Webscraping can be a very powerful tool. It allows users to ‘scrape’ a website for the public data displayed on the site. Rather than having to manually note down figures or words on the site, software tools can be used to pull this data from the page source code and sort it into a usable format. We recently learnt to use Alteryx as the software tool of choice to webscrape by learning to scrape our own Data School website (https://thedataschool.co.uk). We were tasked with using the source code of the site to find our names, bios, pictures and blog links. We used Alteryx to go from:
To start, a text input tool to input the website we were wanting to scrape, in this case https://www.thedataschool.co.uk/team/. If the user is wanting to scrape different pages of the same site then this input can be used to set up the multiple sites, as we ended up doing as a Friday project. The Download tool is then used to download the page source code as a string to be used to extract the data. The download tool will create two fields, the ‘DownloadData’ field which contains the source code (this long string can be viewed through a Browse tool) and the ‘DownloadHeaders’ field which will indicates whether or not the download has been successful. If successful DownloadHeaders will have the display ‘HTTP/1.1 200 OK’, after the download is known to have worked this field can be removed as it is of no more further use. The source code of the website will be downloaded all in one block, so the block has to be broken up into rows in order to be used. The Text To Columns tool can be used to do this, selecting columns to split as DownloadData and selecting ‘Split to rows’ will split the block into rows using a delimiter. A good delimiter to use is ‘\n’ as this is the command used to start a new line in the source code, however any delimiter can be used if more useful. A useful thing for later will be to add a record id to each of the rows, this is because the method of extracting the data will lose the structure of the source code, so this record id will allow information to be grouped back up when needed.
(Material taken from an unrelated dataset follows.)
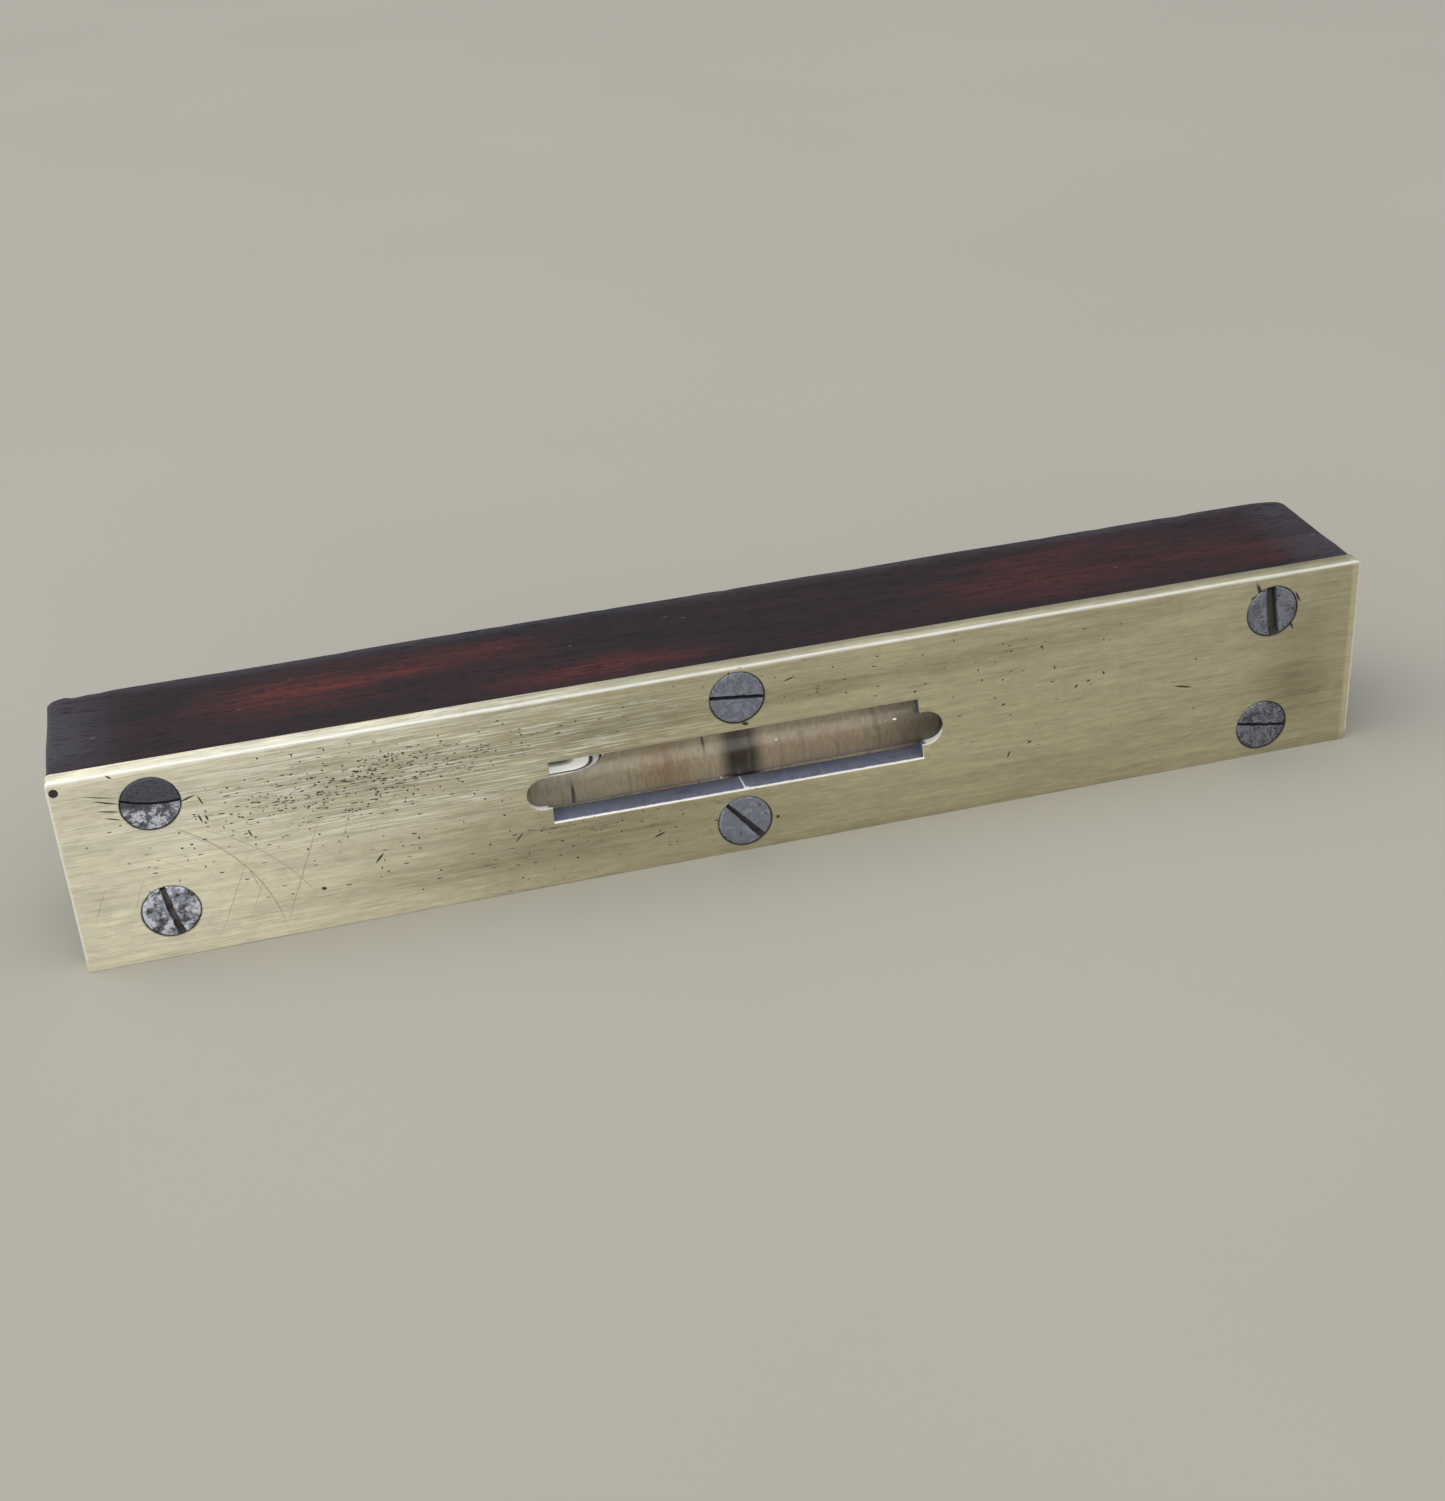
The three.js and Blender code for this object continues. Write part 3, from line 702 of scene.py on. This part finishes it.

These tools will then get the source code to:
A lot of the rows of code will contain leading whitespace as it is used to structure the source code, so the Data Cleansing tool can be very useful in tidying up the DownloadData field. Then using a notebook text editor the source code can be inspected for patterns within it. For example the line with the blog link and person’s name in our website source code begins with ‘<h2>’ and ends with ‘</h2>’ where few other lines include both of these:
So a filter in the Alteryx flow can be used to separate these rows within the code from the rest with the custom filter: Contains([DownloadData],'<h2>’) and Contains([DownloadData],'</h2>’). Once these lines have been separated from the rest some tidy up needs to be done. Some lines will be unneeded as they don’t contain the information that is of use and some parts of the string will no longer be needed, such as the ‘href=’ in the line shown above. In the case where there are two pieces of information are both in one line such as above, the Text To Columns tool can be used to separate these two pieces of information into different fields. Here the delimiter can be ‘”‘ which will separate the string into two fields. Cleaning up the rest of the syntax around the information and renaming the fields gets:
The other bits of information within the source code will have similar unique ‘tells’ to them which can separate them to be cleaned up to a usable point. Once the all pieces of information that are desired have been found, separated, cleaned and formatted the different fields of information can be Union’ed together using the Record Id field. Using the record id as the union will then restructure the lines of code back into the order in which they originally appeared minus all the code which is not needed. After being union’ed together there will be rows of nulls where some fields have data and others do not, like so:
Ideally each set of information would be on one row, however the union has brought it together in chunks. Sometimes these chunks will follow a set pattern (as this one appear to do for the first few lines) but other times there might be an irregular pattern, for example here where most have one line of ‘Bio Data’ where others can have more. There are many ways to then sort this information onto one row but a very good way is to create a field that gives each chunk of information a value so the chunks can be grouped using this value. The each chunk should have a starting tell, here it is that the Name field is not null, so a Multi-Row Formula can use this to assign a number to each person’s details. The Multi-Row Formula can be set up like:
With the formula: If !IsNull([Name]) then [Row-1:Group Numbering]+1 else [Row-1:Group Numbering] endif, will give the group numbers required to group information together. Since the sections have a grouping field the record id is no longer needed so can be dropped from use. Now a Transpose tool can be used; by selecting the Grouping Number a Key Field and having the fields of information as the Data Fields the pieces of data that are of interest are put into one field, the Value field, and their role titles are within the Name field. The grouping number will be replicated across all the rows which it was attributed to, so the grouping is still held.
A filter can get rid of all the Null values in the Value field which leaves only the relevant information, all within one field and grouped by a number for each person.
Now a Cross Tab tool, with the Group Numbering as the Group Data by these Values, Name as the new column headers and Value as Values for New Columns, will get all of the wanted data into one row. The field headers should be as desired however can be changed if needed. Now the grouping number is no longer of particular use so can be dropped but are able to be used as an id for each person if wanted.
These techniques can be repeated for most websites that display data, the details will change given the structure of the page source code however the process should work for most. As mentioned earlier we also downloaded our images so this will be the topic for an upcoming blog post as this one has already gotten rather long!